The present invention relates to a method of forming a well of one conductivity type in a silicon substrate. In particular, the present invention relates to a method for forming twin wells in a CMOS structure.
In conventional CMOS semiconductor devices, at the well boundary there is a step height difference between N-wells and P-wells in the standard twin-well scheme which is generally around 2000 Angstroms. When a photoresist layer is applied over the well boundary between the twin wells, the step height can lead to variations in photoresist thickness in the region up to 10 micrometers wide on either side of the boundary. Due to standing wave effects which occur during photolithographic exposure of the photoresist, each variation of about 600 Angstroms, when mercury G-line exposure tools are employed, in the photoresist thickness can cause variations between the designed dimensions and the actually printed dimensions of up to 0.15 um. Until recently, this loss of dimensional control close to the well boundaries has not been of great significance since such variations accounted for less than 10% of the total designed linewidth (10% being a typical allowable design tolerance). However, linewidths are now being reduced to levels where a 0.15 um variation could account for over 15% of the total feature dimension. Such linewidth variation would effectively exclude critical circuits from within a region 10 microns wide on either side of the well boundary. Hitherto, this restriction on the critical circuit placement has not been a serious design handicap because of the well known bulk CMOS latch-up phenomenon, which itself has precluded placement of active circuitry close to the well boundaries.

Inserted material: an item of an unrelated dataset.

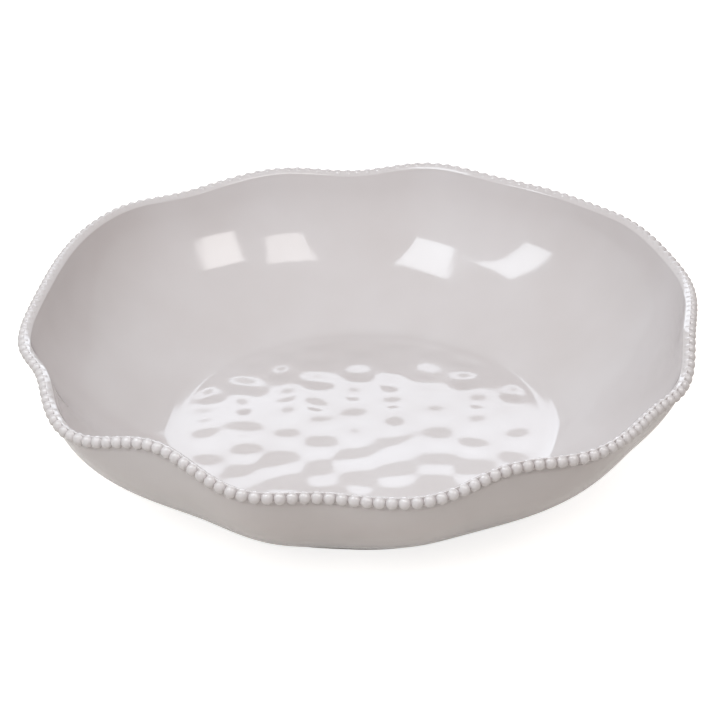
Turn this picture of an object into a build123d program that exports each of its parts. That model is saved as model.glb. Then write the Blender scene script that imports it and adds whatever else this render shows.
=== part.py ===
from build123d import *
import os
from math import ceil, cos, hypot, pi, radians, sin

# A round serving bowl with a ruffled rim. Millimetres, +Z up.
# The origin is the centre of the foot, on the surface that the bowl stands on.

# Foot and floor
foot_inset = 2.0
foot_width = 8.0
foot_height = 4.5
foot_chamfer = 1.0
well_radius = 96.0
floor_thickness = 4.2

# Wall, from the well's edge up to the rim
well_depth = 64.3
rim_radius = 168.0
wall_thickness = 4.2
base_overhang = 10.5
base_bevel = 3.0
cove_flat = 0.8
heel_thickness = 6.5
heel_height = 30.0
belly_power = 2.23
crown_height = 11.0

# Rim wave: how far it reaches out and lifts, how quickly its reach fades down the wall, and the share
# of it that is left at the foot
wave_reach = 6.0
wave_lift = 5.0
wave_fade_power = 1.4
wave_foot_share = 0.12

# Lip and beads
lip_thickness = 1.6
lip_rise = 1.2
lip_round = 0.5
bead_radius = 2.8
bead_gap = 0.2
bead_sides = 6
bead_cap_share = 0.55
bead_cap_height_share = 0.88

# Dimples hammered into the floor
dimple_radius = 8.0
dimple_depth = 0.45
dimple_pitch = 21.0
dimple_margin = 1.5
dimple_sides = 8
dimple_floor_share = 0.5

# Each crest and hollow of the rim, going round from the right-hand side: where it stands in
# degrees, how far out it reaches as a share of wave_reach, and how high as a share of wave_lift.
rim_wave_shares = [
    (-9, -0.90, 0.30),
    (16, 0.35, -0.35),
    (34, 0.40, 0.25),
    (43, 0.15, 0.05),
    (63, 0.15, -0.18),
    (76, 0.82, 0.06),
    (91, -0.39, -0.65),
    (107, -0.02, 0.20),
    (124, 0.05, -0.37),
    (139, 0.52, 0.47),
    (172, -0.80, 0.30),
    (192, 0.10, 0.10),
    (199, -0.70, 0.40),
    (219, 1.30, -0.40),
    (235, -0.70, 1.60),
    (254, 1.50, 0.20),
    (262, -0.40, -0.40),
    (279, 0.65, -0.50),
    (294, -0.95, 0.45),
    (310, 0.40, -0.25),
    (327, -0.50, -0.70),
    (336, 0.10, -1.05),
]
soft_angles = (-4, -2, 0, 2, 4)

# The rim is followed at this many even steps, and each skin of the wall at these shares of its height.
steps_round = 72
skin_shares = (0.1, 0.24, 0.4, 0.6, 0.8, 1.0)
cove_share = 0.045

foot_radius = well_radius - foot_inset
base_radius = well_radius + base_overhang
floor_top = foot_height + floor_thickness
rim_height = floor_top + well_depth
crown = rim_height + crown_height
shoulder_drop = bead_radius + bead_gap
lip_inset = wall_thickness - lip_thickness


def wave_at(angle, column):
    """The rim wave between its two nearest crests or hollows, eased like a cosine."""
    first = rim_wave_shares[0]
    rows = rim_wave_shares + [(first[0] + 360, first[1], first[2])]
    turned = (angle - first[0]) % 360 + first[0]
    for low, high in zip(rows, rows[1:]):
        if low[0] <= turned <= high[0]:
            part = (turned - low[0]) / (high[0] - low[0])
            return low[column] + (high[column] - low[column]) * (1 - cos(pi * part)) / 2


def soft_wave(angle, column):
    """The wave with its turns softened, as pressed ware has them."""
    return sum(wave_at(angle + step, column) for step in soft_angles) / len(soft_angles)


def wall_radius(height, angle, inset):
    """How far from the axis the wall lies, this far inside its outer skin."""
    fall = max(crown - height, 0) / (crown - foot_height)
    rim_fall = crown_height / (crown - foot_height)
    widest = (rim_radius - base_radius * rim_fall**belly_power) / (1 - rim_fall**belly_power)
    spread = widest - base_radius
    slant = spread * belly_power * fall ** (belly_power - 1) / (crown - foot_height)
    depth = min(max(rim_height - height, 0) / well_depth, 1)
    left = 1 - (1 - wave_foot_share) * depth**wave_fade_power
    swell = wave_reach * soft_wave(angle, 1) * left
    return widest - spread * fall**belly_power + swell - inset * hypot(1, slant)


def heel(height):
    """How much thicker the wall is on its inside, where it curves into the floor."""
    return heel_thickness * max(1 - (height - floor_top) / heel_height, 0) ** 2


def rim_level(angle):
    """Height of the bead row's centre line."""
    return rim_height + wave_lift * soft_wave(angle, 2)


def at(radius, angle, height):
    return Vector(radius * cos(radians(angle)), radius * sin(radians(angle)), height)


def ring(place):
    """A closed line round the bowl through place(angle)."""
    step = 360 / steps_round
    return Wire.make_polygon([place(step * i) for i in range(steps_round)], close=True)


def level_ring(radius, height):
    return ring(lambda angle: at(radius, angle, height))


def skin_ring(share, inset):
    """A ring on one skin of the wall, at this share of the way from the well to the shoulder."""
    def place(angle):
        shoulder = rim_level(angle) - shoulder_drop
        height = floor_top + (shoulder - floor_top) * share
        thicker = heel(height) * inset / wall_thickness
        return at(wall_radius(height, angle, inset) - thicker, angle, height)

    return ring(place)


def rim_ring(inset, rise):
    """A ring near the rim, this far inside the outer skin and above the bead row's centre."""
    def place(angle):
        height = rim_level(angle)
        return at(wall_radius(height, angle, inset), angle, height + rise)

    return ring(place)


def solid_round(rings):
    """The solid whose cross-section, carried once round the bowl, has its corners on these rings."""
    return Solid(Shell.make_loft([*rings, rings[0]], ruled=True))


def fluted_wall():
    """The wall: up its outer skin, over the shoulder, down its inner skin and round the floor's seat."""
    low = foot_height + base_bevel / 2
    under = [
        level_ring(well_radius, foot_height),
        level_ring(base_radius - base_bevel, foot_height),
        ring(lambda angle: at(wall_radius(low, angle, 0), angle, low)),
    ]
    outside = [skin_ring(share, 0) for share in skin_shares]
    inside = [skin_ring(share, wall_thickness) for share in reversed(skin_shares)]
    cove = [
        skin_ring(cove_share, wall_thickness),
        level_ring(well_radius + cove_flat, floor_top),
        level_ring(well_radius, floor_top),
    ]
    return solid_round(under + outside + inside + cove)


def rim_lip():
    """The thin smooth lip that stands inside the beads, on the inner half of the shoulder."""
    middle = (wall_thickness + lip_inset) / 2
    return solid_round(
        [
            skin_ring(1, wall_thickness),
            skin_ring(1, lip_inset),
            rim_ring(lip_inset, lip_rise - lip_round),
            rim_ring(middle, lip_rise),
            rim_ring(wall_thickness, lip_rise - lip_round),
        ]
    )


def faceted(sides, levels):
    """A solid with flat faces, stacked from even polygons given as (distance to their sides, height)."""
    corner = 1 / cos(pi / sides)
    turn = 360 / sides
    rows = [[at(size * corner, turn * i, height) for i in range(sides)] for size, height in levels]
    walls = []
    for low, high in zip(rows, rows[1:]):
        for i in range(sides):
            after = (i + 1) % sides
            walls.append([low[i], low[after], high[after], high[i]])
    outlines = [rows[0], rows[-1]] + walls
    return Solid(Shell([Face(Wire.make_polygon(outline, close=True)) for outline in outlines]))


def dimple_places():
    """Staggered rows of dimples, as far out as the well's edge allows."""
    row_pitch = dimple_pitch * sin(radians(60))
    reach = well_radius - dimple_radius - dimple_margin
    rows = ceil(well_radius / row_pitch)
    places = []
    for row in range(-rows, rows + 1):
        offset = dimple_pitch / 2 * (row % 2)
        for step in range(-rows, rows + 1):
            place = (step * dimple_pitch + offset, row * row_pitch)
            if hypot(*place) <= reach:
                places.append(place)
    return places


def well_floor():
    """The round floor with its hammered dimples, flush with the well's edge in the wall's seat."""
    disc = extrude(Face(level_ring(well_radius, foot_height)), amount=floor_thickness, dir=(0, 0, 1))
    flat = dimple_radius * dimple_floor_share
    dimple = faceted(
        dimple_sides,
        [(flat, -dimple_depth), (dimple_radius, 0), (dimple_radius, dimple_depth)],
    )
    return disc - [Pos(x, y, floor_top) * dimple for x, y in dimple_places()]


def foot_ring():
    """The low ring that the bowl stands on, chamfered where it meets the table."""
    outside = Cylinder(foot_radius, foot_height, align=on_top)
    inside = Cylinder(foot_radius - foot_width, foot_height, align=on_top)
    tube = outside - inside
    return chamfer(tube.edges().group_by(Axis.Z)[0], foot_chamfer)


def bead_line():
    """The bead row's centre line: in the corner of shoulder and lip, and straight between the steps."""
    def place(angle):
        height = rim_level(angle)
        return at(wall_radius(height, angle, lip_inset) + shoulder_drop, angle, height)

    return [place(360 / steps_round * i) for i in range(steps_round + 1)]


def bead_row():
    """Separate beads set side by side along the rim, evenly spaced along its length."""
    half_width = bead_radius - bead_gap / 2
    cap_width = half_width * bead_cap_share
    cap_height = bead_radius * bead_cap_height_share
    bead = faceted(bead_sides, [(cap_width, -cap_height), (half_width, 0), (cap_width, cap_height)])
    corners = bead_line()
    runs = [(high - low).length for low, high in zip(corners, corners[1:])]
    count = round(sum(runs) / (bead_radius * 2))
    pitch = sum(runs) / count
    beads = []
    passed = 0
    step = 0
    for n in range(count):
        while passed + runs[step] < pitch * n:
            passed += runs[step]
            step += 1
        low, high = corners[step], corners[step + 1]
        along = (high - low).normalized()
        centre = low + along * (pitch * n - passed)
        outward = Vector(centre.X, centre.Y, 0).normalized() + Vector(0, 0, 1)
        axis = outward - along * outward.dot(along)
        beads.append(Plane(origin=centre, x_dir=axis.cross(along), z_dir=axis) * bead)
    return Compound(beads)


on_top = (Align.CENTER, Align.CENTER, Align.MIN)
nodes = {
    "fluted_wall": fluted_wall(),
    "rim_lip": rim_lip(),
    "well_floor": well_floor(),
    "foot_ring": foot_ring(),
    "bead_row": bead_row(),
}
os.makedirs("parts", exist_ok=True)
for name, shape in nodes.items():
    print(name, len(shape.solids()), "solids", round(sum(s.volume for s in shape.solids())), "mm3")
    export_step(shape, f"parts/{name}.step")
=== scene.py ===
import random
from functools import lru_cache
from math import atan, atan2, ceil, cos, degrees, exp, hypot, pi, radians, sin, tau

import bmesh
import bpy
from mathutils import Matrix, Quaternion, Vector, noise


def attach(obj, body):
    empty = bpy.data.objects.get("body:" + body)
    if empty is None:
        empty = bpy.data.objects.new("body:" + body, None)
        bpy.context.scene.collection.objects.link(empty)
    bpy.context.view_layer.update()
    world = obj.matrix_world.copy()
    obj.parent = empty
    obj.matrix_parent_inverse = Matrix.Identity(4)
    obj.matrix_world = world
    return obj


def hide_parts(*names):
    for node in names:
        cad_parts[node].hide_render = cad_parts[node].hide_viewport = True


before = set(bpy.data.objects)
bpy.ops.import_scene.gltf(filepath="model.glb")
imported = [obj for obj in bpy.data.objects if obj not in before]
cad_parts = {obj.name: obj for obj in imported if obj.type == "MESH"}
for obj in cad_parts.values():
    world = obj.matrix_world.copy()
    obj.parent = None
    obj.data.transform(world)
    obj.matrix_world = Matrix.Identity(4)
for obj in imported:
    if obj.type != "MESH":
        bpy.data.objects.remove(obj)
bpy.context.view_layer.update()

scene = bpy.context.scene
scene.view_settings.view_transform = "Standard"

# The camera looks down into the bowl from well back, through a long lens, and leans a touch to one side.
# It is aimed just under the rim's centre, so the bowl stands a little above the middle of the picture.
view_elevation = radians(28.9)
view_distance = 1.2768
view_centre_height = 0.073
view_aim = Vector((-0.001, -0.0112, 0.0526))
view_lean = radians(0.6)
lens_mm = 127.85

camera_data = bpy.data.cameras.new("view_camera")
camera_data.lens = lens_mm
camera_data.clip_start = 0.05
camera_data.clip_end = 50
camera = bpy.data.objects.new("view_camera", camera_data)
scene.collection.objects.link(camera)
camera.location = (
    0,
    -view_distance * cos(view_elevation),
    view_centre_height + view_distance * sin(view_elevation),
)
camera.rotation_mode = "QUATERNION"
look = (view_aim - camera.location).to_track_quat("-Z", "Y")
camera.rotation_quaternion = look @ Quaternion((0, 0, 1), -view_lean)
scene.camera = camera

# The bowl itself is one moulding of pale, warm grey melamine: a hammered well, a fluted wall, a thin lip
# and a low foot ring. Its section is spun round the axis, then carried in and out and up and down along
# the rim's wave, and last the well is dimpled.
foot_radius = 0.094
foot_width = 0.008
foot_height = 0.0045
foot_round = 0.001
base_radius = 0.1065
base_bevel = 0.003
floor_top = 0.0087
well_depth = 0.0643
wall_thickness = 0.0042
rim_radius = 0.168
crown_height = 0.011
belly_power = 2.23
heel_thickness = 0.0065
heel_height = 0.030
well_crown = 0.00075
well_crown_radius = 3.0
cove_radius = 0.019
cove_start = 0.09276
cove_turn = radians(25)
wave_reach = 0.006
wave_lift = 0.005
wave_fade_power = 1.4
wave_foot_share = 0.12
wave_ramp = 0.008
lip_thickness = 0.0016
lip_rise = 0.00275
lip_lean = 0.0005
lip_lean_height = 0.007
lip_edge_radius = 0.0008
lip_slope = radians(46)
lip_bend_radius = 0.0064
lip_top_slope = radians(30)
lip_band = 0.0014
lip_crest_radius = 0.0004
shoulder_drop = 0.003
ripple_depth = 0.00009
ripple_width = 0.016
rim_height = floor_top + well_depth
crown = rim_height + crown_height
lip_inset = wall_thickness - lip_thickness

# Each crest and hollow of the rim, going round from the right-hand side: where it stands in degrees,
# how far out it reaches as a share of wave_reach, and how high as a share of wave_lift.
rim_wave_shares = [
    (-9, -0.90, 0.30),
    (16, 0.35, -0.35),
    (34, 0.40, 0.25),
    (43, 0.15, 0.05),
    (63, 0.15, -0.18),
    (76, 0.82, 0.06),
    (91, -0.39, -0.65),
    (107, -0.02, 0.20),
    (124, 0.05, -0.37),
    (139, 0.52, 0.47),
    (172, -0.80, 0.30),
    (192, 0.10, 0.10),
    (199, -0.70, 0.40),
    (219, 1.30, -0.40),
    (235, -0.70, 1.60),
    (254, 1.50, 0.20),
    (262, -0.40, -0.40),
    (279, 0.65, -0.50),
    (294, -0.95, 0.45),
    (310, 0.40, -0.25),
    (327, -0.50, -0.70),
    (336, 0.10, -1.05),
]
soft_angles = (-4, -2, 0, 2, 4)
angle_digits = 3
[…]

However, with the availability of epitaxial silicon substrates and other developments in CMOS latch-up suppression, it has become possible to reduce the spacing between N- and P-channel sources and drains across the well boundary from around 12 microns to less than 4 microns. In order to be able fully to benefit from the advances in CMOS latch-up suppression, there is a real technical need for linewidth variations associated with the well boundaries to be reduced in order to allow the area adjacent to (i.e. within 2 to 10 microns from) the well boundaries to be fully utilized.

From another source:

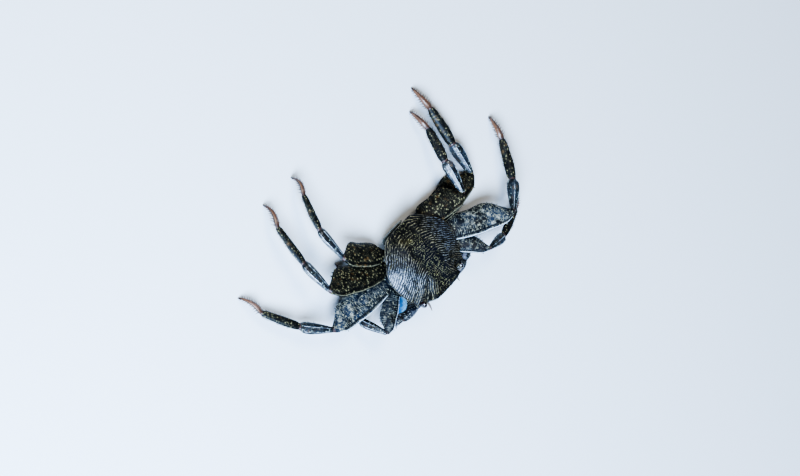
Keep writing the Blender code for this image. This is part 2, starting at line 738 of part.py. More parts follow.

In addition, the presence of a step height difference at the well boundary of around 2000 Angstroms in known devices reduces the planarity of the devices. Modern VLSI devices are becoming increasingly reliant on multiple interconnect levels in order to achieve performance, functionality and reliability goals. All such schemes rely heavily on excellent planarization of the dielectric layers between the interconnect levels. Thus there is a continual technical need to increase the overall device planarity.